Que devient Dassault Aviation dans l’histoire ? DS est une entité distincte de DA, mais les liens restent forts: rappelons que DA utilise les logiciels de DS (payés au même prix que les autres clients), mais aide aussi à formuler les spécifications techniques et les évolutions requises. En fait, les échanges sont réguliers et sereins: les gens se connaissent encore, fréquentent parfois le même restaurant d’entreprise (ce sera encore plus flagrant durant la décennie suivante), et partagent le même comité d’entreprise, particulièrement apprécié, avec ses 40% de subvention (plafonnés, bien sûr)… La population de DS est encore jeune, et les recrutements massifs : plusieurs dizaines d’ingénieurs peuvent arriver le même mois.

A cette époque, déjà, DS est une société fabuleusement rentable.

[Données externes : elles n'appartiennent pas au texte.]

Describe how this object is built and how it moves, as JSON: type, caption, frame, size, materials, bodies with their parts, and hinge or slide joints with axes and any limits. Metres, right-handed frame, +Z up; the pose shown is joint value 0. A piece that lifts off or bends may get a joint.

Le partenariat avec IBM tourne remarquablement bien, les contrats affluent, et cela se traduit par une participation et un intéressement qui avoisinent les 30% des salaires bruts. Du coup, la politique de salaire s’adapte, pour proposer des rémunérations brutes un peu en-dessous de la moyenne, mais complétées par un tel niveau de participation / intéressement, que les offres sont difficiles à refuser. Tout le monde y gagne : l’entreprise avec des charges moindres, le salarié forcé d’épargner, à une époque où les taux sont encore élevés.

La population de DS est alors quasi exclusivement composée d’ingénieurs : beaucoup de centraliens et d’anciens de Sup’aéro. Très peu d’X : un seul en fait avant moi, je crois, mais une trentaine suivront durant les 20 années suivantes. En 1990, donc, j’arrive, pour travailler au portage de l’interface de CDM sur Unix. N’ayant rien connu de la décennie qui précède, mais fort de l’expérience acquise en centre de recherches (INRIA et Télécom paris), je suis prêt à croquer des dizaines de milliers de lignes de code de logiciel. C’est ce qui arrivera dans les épisodes suivants.